**Material provided:**
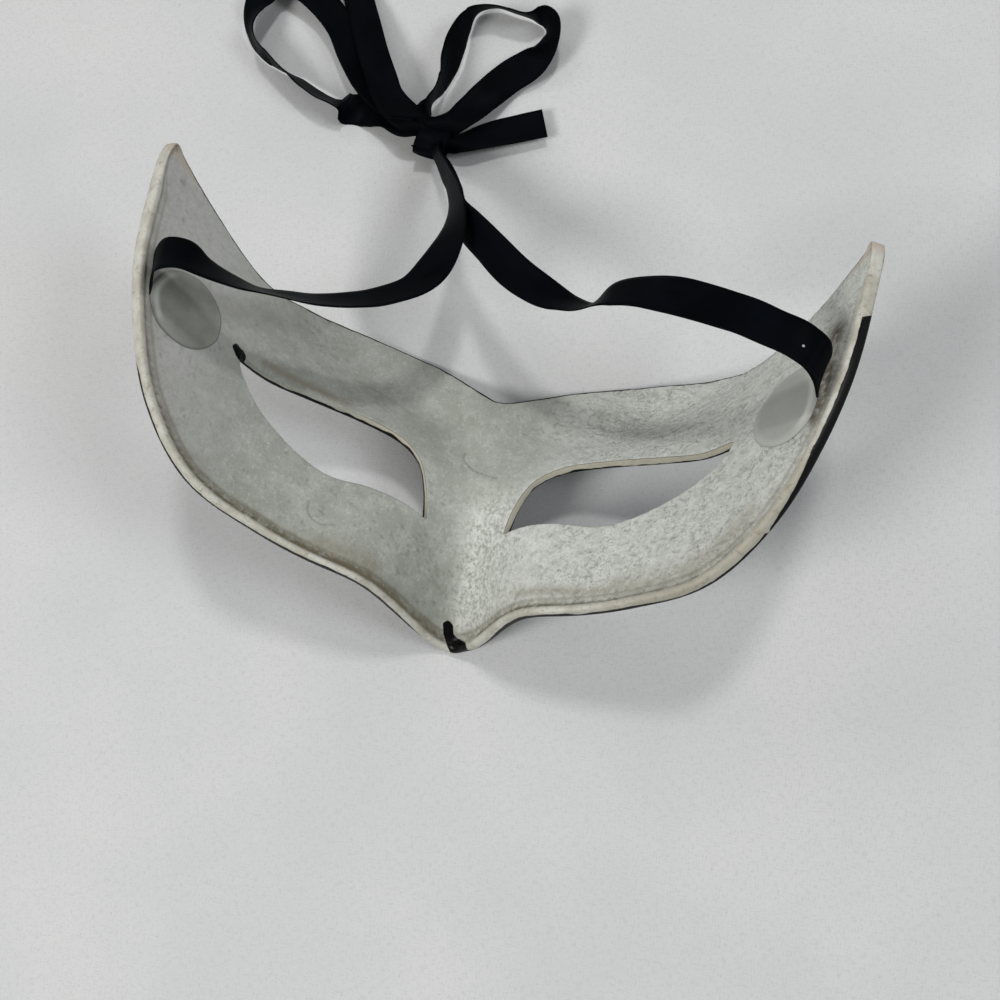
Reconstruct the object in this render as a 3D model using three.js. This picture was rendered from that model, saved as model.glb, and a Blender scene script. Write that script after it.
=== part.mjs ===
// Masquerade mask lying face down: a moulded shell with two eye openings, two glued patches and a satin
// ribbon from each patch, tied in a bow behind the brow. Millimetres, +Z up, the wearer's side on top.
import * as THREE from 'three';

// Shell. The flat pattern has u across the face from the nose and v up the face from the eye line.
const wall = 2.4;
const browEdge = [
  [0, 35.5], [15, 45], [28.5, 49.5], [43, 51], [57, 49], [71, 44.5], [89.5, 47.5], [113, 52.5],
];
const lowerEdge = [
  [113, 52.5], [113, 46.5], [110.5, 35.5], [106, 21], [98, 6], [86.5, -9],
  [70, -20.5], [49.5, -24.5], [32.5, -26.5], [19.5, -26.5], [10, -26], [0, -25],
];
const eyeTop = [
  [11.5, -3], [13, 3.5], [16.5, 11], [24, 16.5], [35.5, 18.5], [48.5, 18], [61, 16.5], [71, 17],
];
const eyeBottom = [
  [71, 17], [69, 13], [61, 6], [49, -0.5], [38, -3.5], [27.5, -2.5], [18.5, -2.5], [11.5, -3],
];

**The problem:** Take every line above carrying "three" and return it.

**Exercise response:**
Reconstruct the object in this render as a 3D model using three.js. This picture was rendered from that model, saved as model.glb, and a Blender scene script. Write that script after it.
import * as THREE from 'three';